__Excerpted data__
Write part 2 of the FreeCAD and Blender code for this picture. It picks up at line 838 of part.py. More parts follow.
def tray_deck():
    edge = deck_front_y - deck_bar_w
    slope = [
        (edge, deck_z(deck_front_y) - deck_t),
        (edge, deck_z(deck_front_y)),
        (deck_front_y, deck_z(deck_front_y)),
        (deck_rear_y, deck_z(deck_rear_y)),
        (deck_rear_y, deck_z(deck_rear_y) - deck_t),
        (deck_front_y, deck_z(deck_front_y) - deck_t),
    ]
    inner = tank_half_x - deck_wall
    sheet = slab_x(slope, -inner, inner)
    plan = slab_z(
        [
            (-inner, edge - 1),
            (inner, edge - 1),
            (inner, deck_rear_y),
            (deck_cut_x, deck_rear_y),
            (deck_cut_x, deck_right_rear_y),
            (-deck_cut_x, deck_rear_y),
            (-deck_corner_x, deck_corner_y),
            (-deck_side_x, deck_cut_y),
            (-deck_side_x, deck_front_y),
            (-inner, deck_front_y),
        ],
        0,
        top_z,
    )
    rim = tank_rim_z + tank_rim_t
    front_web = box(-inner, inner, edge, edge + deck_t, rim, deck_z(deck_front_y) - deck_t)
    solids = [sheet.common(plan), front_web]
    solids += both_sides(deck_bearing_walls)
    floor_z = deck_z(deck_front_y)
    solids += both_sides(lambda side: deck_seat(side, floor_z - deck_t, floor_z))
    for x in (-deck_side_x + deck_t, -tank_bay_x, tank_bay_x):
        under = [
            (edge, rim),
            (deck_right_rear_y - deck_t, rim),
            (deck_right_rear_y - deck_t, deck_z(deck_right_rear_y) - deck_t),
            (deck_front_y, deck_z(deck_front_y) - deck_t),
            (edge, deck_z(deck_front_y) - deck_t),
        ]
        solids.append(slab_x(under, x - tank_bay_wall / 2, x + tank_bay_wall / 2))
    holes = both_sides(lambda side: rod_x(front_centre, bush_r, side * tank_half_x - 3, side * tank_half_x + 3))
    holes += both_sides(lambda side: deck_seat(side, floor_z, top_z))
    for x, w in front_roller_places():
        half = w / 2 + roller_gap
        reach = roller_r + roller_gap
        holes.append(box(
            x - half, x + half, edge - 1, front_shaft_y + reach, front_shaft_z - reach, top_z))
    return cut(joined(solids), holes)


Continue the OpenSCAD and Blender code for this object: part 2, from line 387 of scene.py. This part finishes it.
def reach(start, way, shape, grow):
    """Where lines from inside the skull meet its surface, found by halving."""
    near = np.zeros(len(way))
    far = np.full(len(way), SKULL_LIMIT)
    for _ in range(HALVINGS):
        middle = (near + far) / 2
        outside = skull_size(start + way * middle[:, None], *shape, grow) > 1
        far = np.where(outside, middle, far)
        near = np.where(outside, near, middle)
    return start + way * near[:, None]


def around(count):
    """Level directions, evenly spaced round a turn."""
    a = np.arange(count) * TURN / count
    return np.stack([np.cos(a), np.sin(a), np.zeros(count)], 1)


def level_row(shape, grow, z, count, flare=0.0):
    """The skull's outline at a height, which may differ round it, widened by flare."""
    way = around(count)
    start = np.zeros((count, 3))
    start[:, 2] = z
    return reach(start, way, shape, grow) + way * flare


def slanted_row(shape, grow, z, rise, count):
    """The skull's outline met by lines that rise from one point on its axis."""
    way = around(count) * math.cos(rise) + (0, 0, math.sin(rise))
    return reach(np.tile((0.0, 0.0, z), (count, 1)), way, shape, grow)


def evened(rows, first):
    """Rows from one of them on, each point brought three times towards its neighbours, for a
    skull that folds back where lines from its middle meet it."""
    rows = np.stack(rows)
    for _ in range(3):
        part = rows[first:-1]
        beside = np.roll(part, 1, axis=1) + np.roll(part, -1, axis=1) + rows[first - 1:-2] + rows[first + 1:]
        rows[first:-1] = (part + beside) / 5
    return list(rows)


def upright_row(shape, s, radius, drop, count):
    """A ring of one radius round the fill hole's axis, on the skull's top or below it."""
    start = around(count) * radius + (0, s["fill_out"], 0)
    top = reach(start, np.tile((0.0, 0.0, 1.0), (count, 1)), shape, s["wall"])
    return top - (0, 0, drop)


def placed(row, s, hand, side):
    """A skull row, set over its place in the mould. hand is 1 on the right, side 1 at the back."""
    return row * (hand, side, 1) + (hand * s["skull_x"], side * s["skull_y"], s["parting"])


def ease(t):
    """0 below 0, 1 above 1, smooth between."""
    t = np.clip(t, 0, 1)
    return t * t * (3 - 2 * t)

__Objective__
Write out every line exactly as it stands.

__Worked solution__
Write part 2 of the FreeCAD and Blender code for this picture. It picks up at line 838 of part.py. More parts follow.
def tray_deck():
    edge = deck_front_y - deck_bar_w
    slope = [
        (edge, deck_z(deck_front_y) - deck_t),
        (edge, deck_z(deck_front_y)),
        (deck_front_y, deck_z(deck_front_y)),
        (deck_rear_y, deck_z(deck_rear_y)),
        (deck_rear_y, deck_z(deck_rear_y) - deck_t),
        (deck_front_y, deck_z(deck_front_y) - deck_t),
    ]
    inner = tank_half_x - deck_wall
    sheet = slab_x(slope, -inner, inner)
    plan = slab_z(
        [
            (-inner, edge - 1),
            (inner, edge - 1),
            (inner, deck_rear_y),
            (deck_cut_x, deck_rear_y),
            (deck_cut_x, deck_right_rear_y),
            (-deck_cut_x, deck_rear_y),
            (-deck_corner_x, deck_corner_y),
            (-deck_side_x, deck_cut_y),
            (-deck_side_x, deck_front_y),
            (-inner, deck_front_y),
        ],
        0,
        top_z,
    )
    rim = tank_rim_z + tank_rim_t
    front_web = box(-inner, inner, edge, edge + deck_t, rim, deck_z(deck_front_y) - deck_t)
    solids = [sheet.common(plan), front_web]
    solids += both_sides(deck_bearing_walls)
    floor_z = deck_z(deck_front_y)
    solids += both_sides(lambda side: deck_seat(side, floor_z - deck_t, floor_z))
    for x in (-deck_side_x + deck_t, -tank_bay_x, tank_bay_x):
        under = [
            (edge, rim),
            (deck_right_rear_y - deck_t, rim),
            (deck_right_rear_y - deck_t, deck_z(deck_right_rear_y) - deck_t),
            (deck_front_y, deck_z(deck_front_y) - deck_t),
            (edge, deck_z(deck_front_y) - deck_t),
        ]
        solids.append(slab_x(under, x - tank_bay_wall / 2, x + tank_bay_wall / 2))
    holes = both_sides(lambda side: rod_x(front_centre, bush_r, side * tank_half_x - 3, side * tank_half_x + 3))
    holes += both_sides(lambda side: deck_seat(side, floor_z, top_z))
    for x, w in front_roller_places():
        half = w / 2 + roller_gap
        reach = roller_r + roller_gap
        holes.append(box(
            x - half, x + half, edge - 1, front_shaft_y + reach, front_shaft_z - reach, top_z))
    return cut(joined(solids), holes)


Continue the OpenSCAD and Blender code for this object: part 2, from line 387 of scene.py. This part finishes it.
def reach(start, way, shape, grow):
    """Where lines from inside the skull meet its surface, found by halving."""
    near = np.zeros(len(way))
    far = np.full(len(way), SKULL_LIMIT)
    for _ in range(HALVINGS):
        middle = (near + far) / 2
        outside = skull_size(start + way * middle[:, None], *shape, grow) > 1
        far = np.where(outside, middle, far)
        near = np.where(outside, near, middle)
    return start + way * near[:, None]


def around(count):
    """Level directions, evenly spaced round a turn."""
    a = np.arange(count) * TURN / count
    return np.stack([np.cos(a), np.sin(a), np.zeros(count)], 1)


def level_row(shape, grow, z, count, flare=0.0):
    """The skull's outline at a height, which may differ round it, widened by flare."""
    way = around(count)
    start = np.zeros((count, 3))
    start[:, 2] = z
    return reach(start, way, shape, grow) + way * flare


def slanted_row(shape, grow, z, rise, count):
    """The skull's outline met by lines that rise from one point on its axis."""
    way = around(count) * math.cos(rise) + (0, 0, math.sin(rise))
    return reach(np.tile((0.0, 0.0, z), (count, 1)), way, shape, grow)


def evened(rows, first):
    """Rows from one of them on, each point brought three times towards its neighbours, for a
    skull that folds back where lines from its middle meet it."""
    rows = np.stack(rows)
    for _ in range(3):
        part = rows[first:-1]
        beside = np.roll(part, 1, axis=1) + np.roll(part, -1, axis=1) + rows[first - 1:-2] + rows[first + 1:]
        rows[first:-1] = (part + beside) / 5
    return list(rows)


def upright_row(shape, s, radius, drop, count):
    """A ring of one radius round the fill hole's axis, on the skull's top or below it."""
    start = around(count) * radius + (0, s["fill_out"], 0)
    top = reach(start, np.tile((0.0, 0.0, 1.0), (count, 1)), shape, s["wall"])
    return top - (0, 0, drop)


def placed(row, s, hand, side):
    """A skull row, set over its place in the mould. hand is 1 on the right, side 1 at the back."""
    return row * (hand, side, 1) + (hand * s["skull_x"], side * s["skull_y"], s["parting"])


def ease(t):
    """0 below 0, 1 above 1, smooth between."""
    t = np.clip(t, 0, 1)
    return t * t * (3 - 2 * t)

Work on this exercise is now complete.